Rogers died suddenly in 1939 due to complications of a hemorrhage. He was buried in Mount Pleasant Cemetery, Toronto. Velma Rogers subsequently married John Graham, a Toronto lawyer, who became the stepfather of Edward Rogers Jr.

==Honours and awards==
Rogers was posthumously inducted into the Canadian Broadcast Hall of Fame in 1982 and the Telecommunications Hall of Fame alongside his son in 2006. In 2000, Rogers and the "batteryless radio" were included as one of the Canada Post millennium stamps.

==Relatives==
Members of Rogers' family included:
- Albert Stephen Rogers (1860–1932): Rogers' father; a prominent businessman who also served as chairman of Rogers Majestic.

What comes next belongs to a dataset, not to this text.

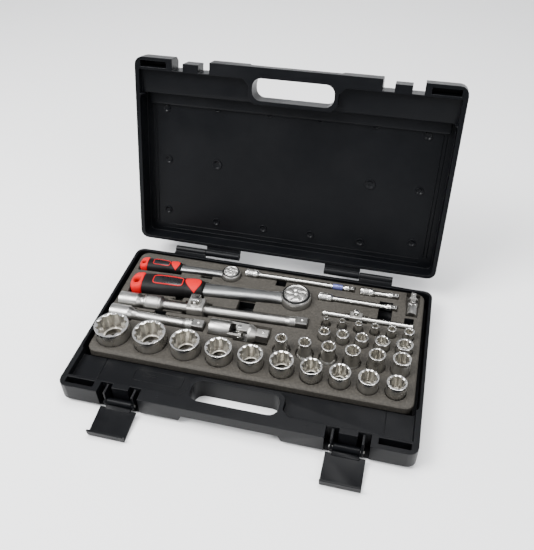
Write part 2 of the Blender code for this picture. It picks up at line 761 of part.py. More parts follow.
def socket(name, x, y, size, outside, length, proud, drive, base=0.0, sides=12):
    """A socket standing mouth up. A base wider than the working end has a waist above it."""
    foot = max(outside, base)
    bore = "star" if sides == 24 else "hex"
    bevel = SOCKET_BEVEL
    waist = length * SOCKET_WAIST
    sections = [("round", 0, foot - 2 * bevel), ("round", bevel, foot)]
    if base > outside:
        sections += [("round", waist - SOCKET_WAIST_SLOPE, foot), ("round", waist, outside)]
    else:
        sections += [("round", waist, outside)]
    floor_up = length * SOCKET_FLOOR
    hole = drive + 2 * DRIVE_PLAY
    narrow = min(hole, size * SOCKET_SHELF)
    sections += [("round", length - bevel, outside), ("round", length, outside - 2 * bevel)]
    sections += [(bore, length, size), (bore, floor_up, size), ("square", floor_up, narrow)]
    if hole > narrow:
        drive_top = min(floor_up - SOCKET_SHELF_THICK, drive * SQUARE_DEEP + SQUARE_DEEP_MORE)
        sections += [("square", drive_top, narrow), ("square", drive_top, hole)]
    sections += [("square", 0, hole)]
    made = turned(name, sections, polished(), ring=True, sides=sides)
    bottom = TRAY_TOP + proud - length
    made.location = (x, y, bottom)
    return round_pocket(x, y, foot, bottom - GAP, 16 if sides == 24 else 12)


def spread(row, left, right):
    """Centres of a row of round pieces with equal gaps, which fills the room from left to right."""
    room = right - left - sum(outside for _, outside in row)
    gap = room / (len(row) - 1)
    centres, x = [], left
    for _, outside in row:
        centres.append(x + outside / 2)
        x += outside + gap
    return centres


def front_row():
    centres = spread(FRONT_ROW, TRAY_LEFT_X + FRONT_ROW_LEFT, TRAY_RIGHT_X - FRONT_ROW_RIGHT)
    wells = []
    for x, (size, outside) in zip(centres, FRONT_ROW):
        length = HALF_LONG_LENGTH if size >= LONG_FROM else HALF_LENGTH
        y = TRAY_FRONT_Y + FRONT_ROW_LINE + outside / 2
        name = f"socket_half_{millimetres(size)}"
        wells.append(socket(name, x, y, size, outside, length, FRONT_ROW_PROUD, HALF_INCH, sides=24))
    return wells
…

- Joseph Elsworth Rogers (1898–1960): Rogers' brother; served as vice-president of Rogers Majestic until 1939, then as head from 1939 to 1960.
- Samuel Rogers (1835–1903): father of Albert Stephen Rogers; partner in coal business with Elias Rogers, then founded the Samuel Rogers Queen City Oil Works, which became the Queen City Oil Company and was later amalgamated with Imperial Oil.
- Elias Rogers (1850–1920): youngest brother of Samuel Rogers; partner with Samuel in coal business, which subsequently became Elias Rogers and Company.
- Alfred Selby Rogers (1874–1953): nephew of Samuel Rogers and only surviving son of Elias Rogers; inherited the coal business from his father.
- Elias Rogers Sr. (1806–1850): father of Samuel and Elias Rogers (inter alios), and son of Asa and Mary Rogers.
- Timothy Rogers (1756–1834): a Quaker leader whose daughter Mary (1782–1809) married Asa Rogers (1781–1834); their eldest son was Elias Rogers Sr.